EXERCISE REQUIREMENTS:
Write out, precisely and in full, each line of the material.

GIVEN DATA:
════

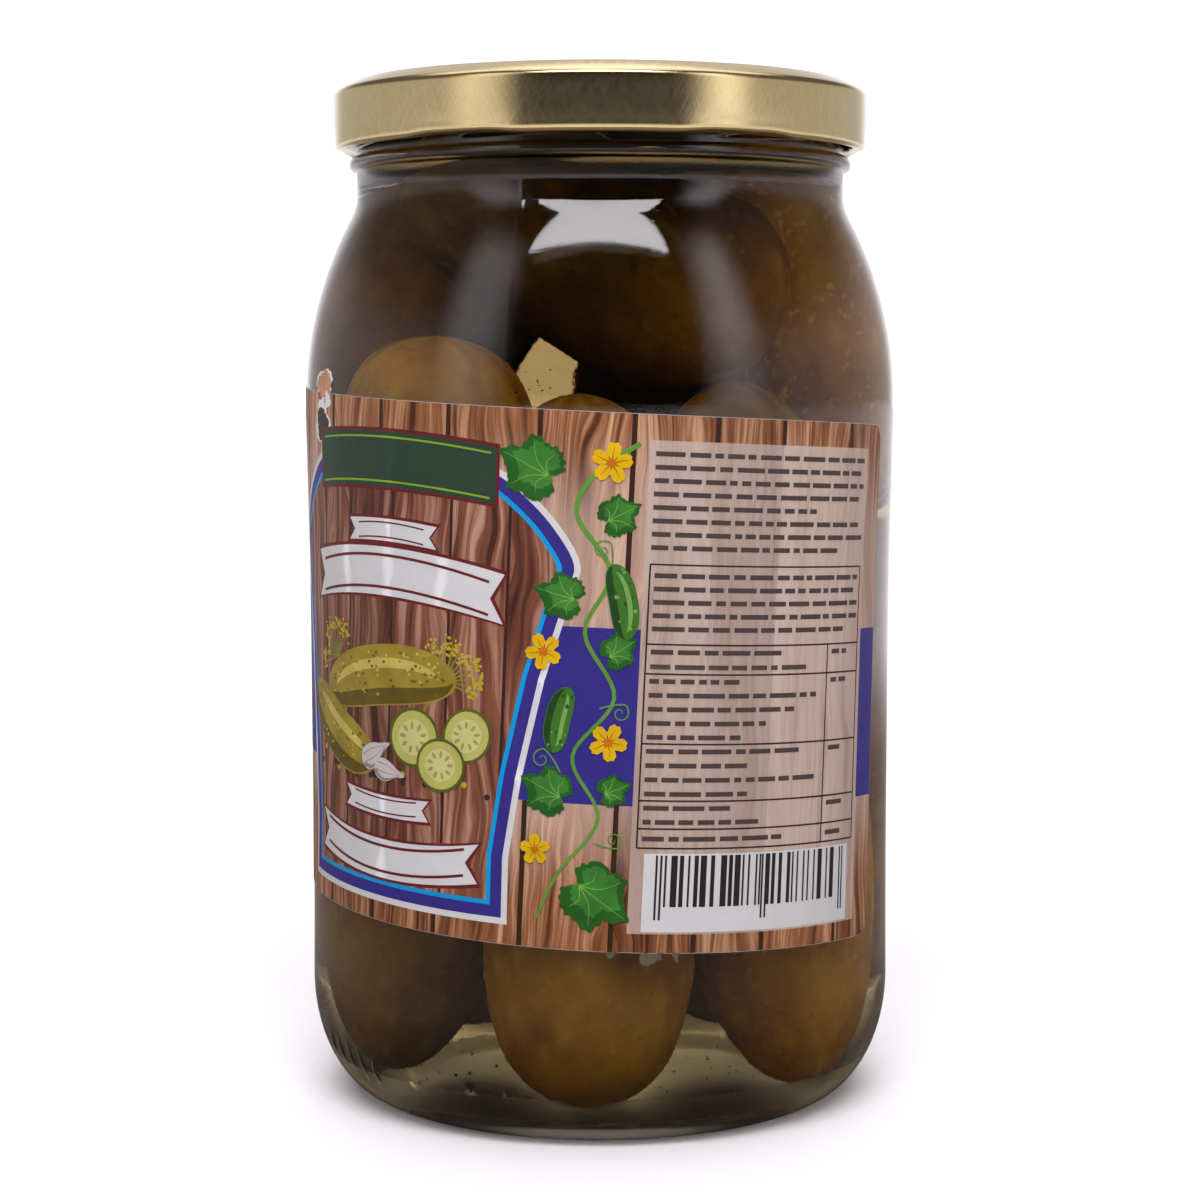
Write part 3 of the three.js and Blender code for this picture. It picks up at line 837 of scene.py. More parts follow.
def lid():
    panel = LID_TOP - PANEL_DROP
    button = panel + BUTTON_RISE
    inside = LID_RADIUS - LID_SHEET
    underside = MOUTH_HEIGHT + 0.3
    bend = LID_RADIUS - BEVEL_ROUND
    inner_bend = BEVEL_ROUND - LID_SHEET
    # Underside, inside of the skirt, curl, outside of the skirt, bevel, ring, sunk panel and button
    outline = (
        [(0, underside), (bend - 0.35, underside)]
        + arc(bend, BEVEL_LOW, inner_bend, inner_bend, BEVEL_TURN, 0, 5)
        + [(inside, LID_BOTTOM + 2.6 * CURL_ROUND)]
        + arc(LID_RADIUS - CURL_ROUND, LID_BOTTOM + CURL_ROUND, CURL_ROUND, CURL_ROUND,
              math.pi * 0.8, math.pi * 1.95, 14)
        + [(LID_RADIUS - 0.02, LID_BOTTOM + 1.5 * CURL_ROUND), (LID_RADIUS, LID_BOTTOM + 2.4 * CURL_ROUND)]
        + arc(bend, BEVEL_LOW, BEVEL_ROUND, BEVEL_ROUND, 0, BEVEL_TURN, 12)
        + [(RING_OUTER_RADIUS, LID_TOP - 0.2), (RING_OUTER_RADIUS - 0.45, LID_TOP - 0.04),
           (RING_OUTER_RADIUS - 0.9, LID_TOP)]
        + arc(RING_INNER_RADIUS + 0.9, LID_TOP - 0.45, 0.9, 0.45, math.pi / 2, math.pi * 0.95, 8)
        + [(RING_INNER_RADIUS - 0.5, panel + 0.06), (RING_INNER_RADIUS - 1.4, panel),
           (BUTTON_RADIUS + 1.6, panel), (BUTTON_RADIUS + 0.9, panel + 0.08),
           (BUTTON_RADIUS + 0.1, button - 0.12), (BUTTON_RADIUS - 0.8, button), (0, button + 0.05)]
    )
    piece = turned("lid_cap", refined(outline, 1.6), even(288), lid_material(), lid_relief)
    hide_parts("lid")
    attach(piece, "root")


# Label: bending flat shapes onto the glass

def on_glass(across, up, out):
    """Place on the glass of points of the flat label, out millimetres off it, as an array of positions."""
    arc_length = across * math.cos(LABEL_TILT) + up * math.sin(LABEL_TILT)
    height = LABEL_HEIGHT_MID - across * math.sin(LABEL_TILT) + up * math.cos(LABEL_TILT)
    azimuth = arc_length / LABEL_ROLL_RADIUS
    radius = glass_radius(height) + out
    return np.stack([radius * np.sin(azimuth), -radius * np.cos(azimuth), height], axis=-1)


# Every printed sheet is cut across and up at these steps, which lets it bend
CUT_ACROSS, CUT_UP = 1.5, 2.5


def flat_mesh(outlines):
    """A flat mesh of the outlines, cut on a fixed grid, so that stacked layers bend alike."""
    flat = bmesh.new()
    for outline in outlines:
        flat.faces.new([flat.verts.new((u, v, 0)) for u, v in outline])
    bmesh.ops.triangulate(flat, faces=flat.faces[:])
    points = np.array([p for outline in outlines for p in outline])
    for axis, step in ((0, CUT_ACROSS), (1, CUT_UP)):
        low, high = points[:, axis].min(), points[:, axis].max()
        for k in range(math.floor(low / step) + 1, math.ceil(high / step)):
            place, normal = [0, 0, 0], [0, 0, 0]
            place[axis], normal[axis] = k * step, 1
            bmesh.ops.bisect_plane(flat, geom=flat.verts[:] + flat.edges[:] + flat.faces[:],
                                   plane_co=place, plane_no=normal)
    return flat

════

WRITTEN RESPONSE:
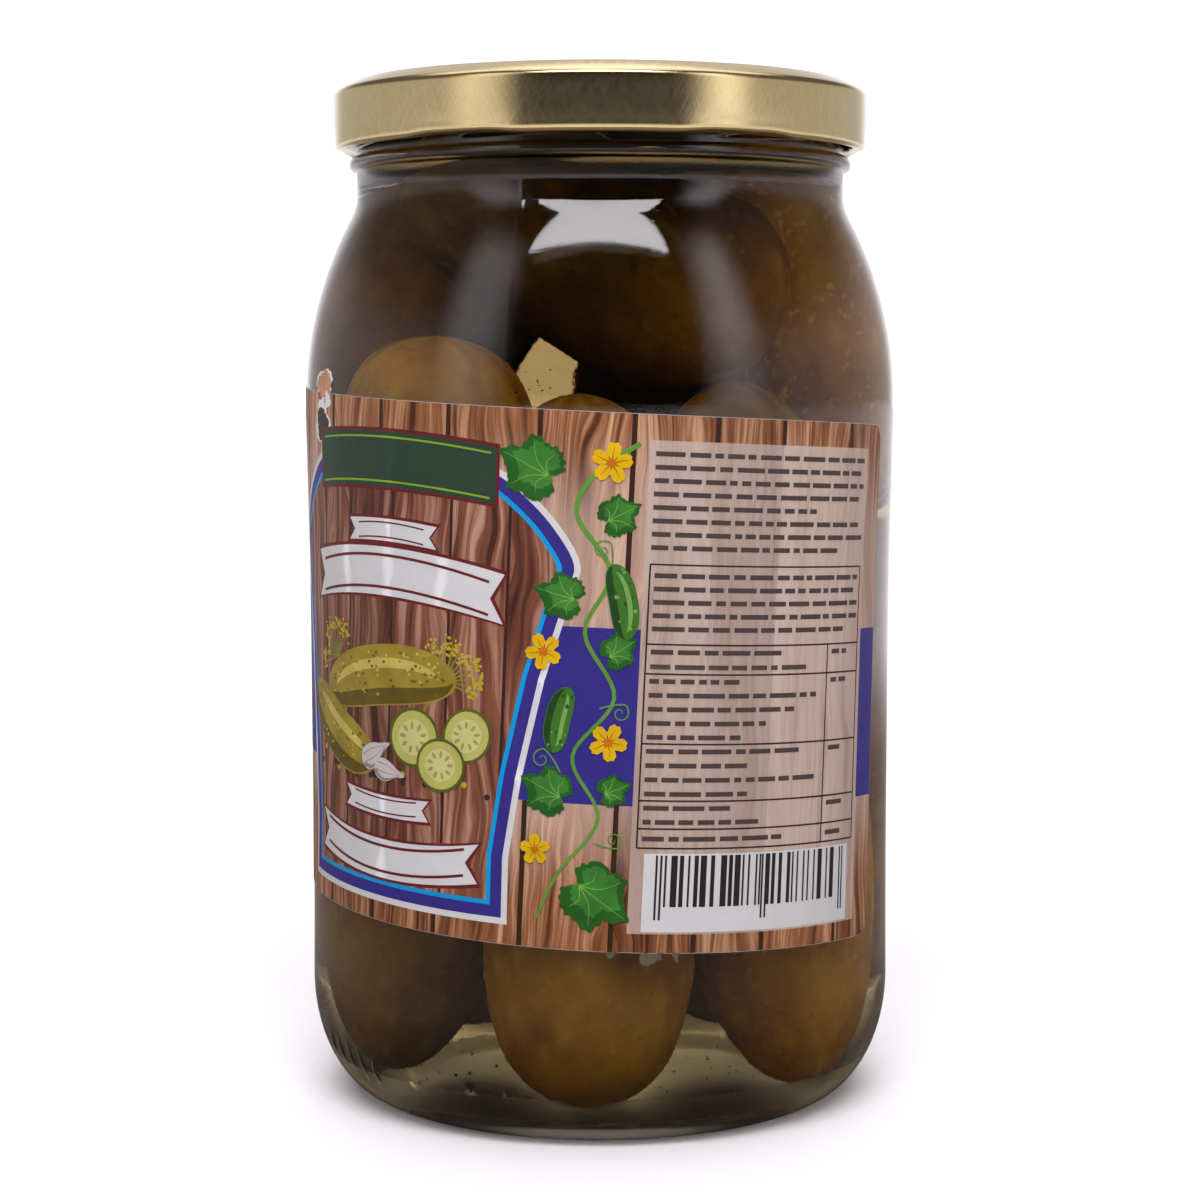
Write part 3 of the three.js and Blender code for this picture. It picks up at line 837 of scene.py. More parts follow.
def lid():
    panel = LID_TOP - PANEL_DROP
    button = panel + BUTTON_RISE
    inside = LID_RADIUS - LID_SHEET
    underside = MOUTH_HEIGHT + 0.3
    bend = LID_RADIUS - BEVEL_ROUND
    inner_bend = BEVEL_ROUND - LID_SHEET
    # Underside, inside of the skirt, curl, outside of the skirt, bevel, ring, sunk panel and button
    outline = (
        [(0, underside), (bend - 0.35, underside)]
        + arc(bend, BEVEL_LOW, inner_bend, inner_bend, BEVEL_TURN, 0, 5)
        + [(inside, LID_BOTTOM + 2.6 * CURL_ROUND)]
        + arc(LID_RADIUS - CURL_ROUND, LID_BOTTOM + CURL_ROUND, CURL_ROUND, CURL_ROUND,
              math.pi * 0.8, math.pi * 1.95, 14)
        + [(LID_RADIUS - 0.02, LID_BOTTOM + 1.5 * CURL_ROUND), (LID_RADIUS, LID_BOTTOM + 2.4 * CURL_ROUND)]
        + arc(bend, BEVEL_LOW, BEVEL_ROUND, BEVEL_ROUND, 0, BEVEL_TURN, 12)
        + [(RING_OUTER_RADIUS, LID_TOP - 0.2), (RING_OUTER_RADIUS - 0.45, LID_TOP - 0.04),
           (RING_OUTER_RADIUS - 0.9, LID_TOP)]
        + arc(RING_INNER_RADIUS + 0.9, LID_TOP - 0.45, 0.9, 0.45, math.pi / 2, math.pi * 0.95, 8)
        + [(RING_INNER_RADIUS - 0.5, panel + 0.06), (RING_INNER_RADIUS - 1.4, panel),
           (BUTTON_RADIUS + 1.6, panel), (BUTTON_RADIUS + 0.9, panel + 0.08),
           (BUTTON_RADIUS + 0.1, button - 0.12), (BUTTON_RADIUS - 0.8, button), (0, button + 0.05)]
    )
    piece = turned("lid_cap", refined(outline, 1.6), even(288), lid_material(), lid_relief)
    hide_parts("lid")
    attach(piece, "root")


# Label: bending flat shapes onto the glass

def on_glass(across, up, out):
    """Place on the glass of points of the flat label, out millimetres off it, as an array of positions."""
    arc_length = across * math.cos(LABEL_TILT) + up * math.sin(LABEL_TILT)
    height = LABEL_HEIGHT_MID - across * math.sin(LABEL_TILT) + up * math.cos(LABEL_TILT)
    azimuth = arc_length / LABEL_ROLL_RADIUS
    radius = glass_radius(height) + out
    return np.stack([radius * np.sin(azimuth), -radius * np.cos(azimuth), height], axis=-1)


# Every printed sheet is cut across and up at these steps, which lets it bend
CUT_ACROSS, CUT_UP = 1.5, 2.5


def flat_mesh(outlines):
    """A flat mesh of the outlines, cut on a fixed grid, so that stacked layers bend alike."""
    flat = bmesh.new()
    for outline in outlines:
        flat.faces.new([flat.verts.new((u, v, 0)) for u, v in outline])
    bmesh.ops.triangulate(flat, faces=flat.faces[:])
    points = np.array([p for outline in outlines for p in outline])
    for axis, step in ((0, CUT_ACROSS), (1, CUT_UP)):
        low, high = points[:, axis].min(), points[:, axis].max()
        for k in range(math.floor(low / step) + 1, math.ceil(high / step)):
            place, normal = [0, 0, 0], [0, 0, 0]
            place[axis], normal[axis] = k * step, 1
            bmesh.ops.bisect_plane(flat, geom=flat.verts[:] + flat.edges[:] + flat.faces[:],
                                   plane_co=place, plane_no=normal)
    return flat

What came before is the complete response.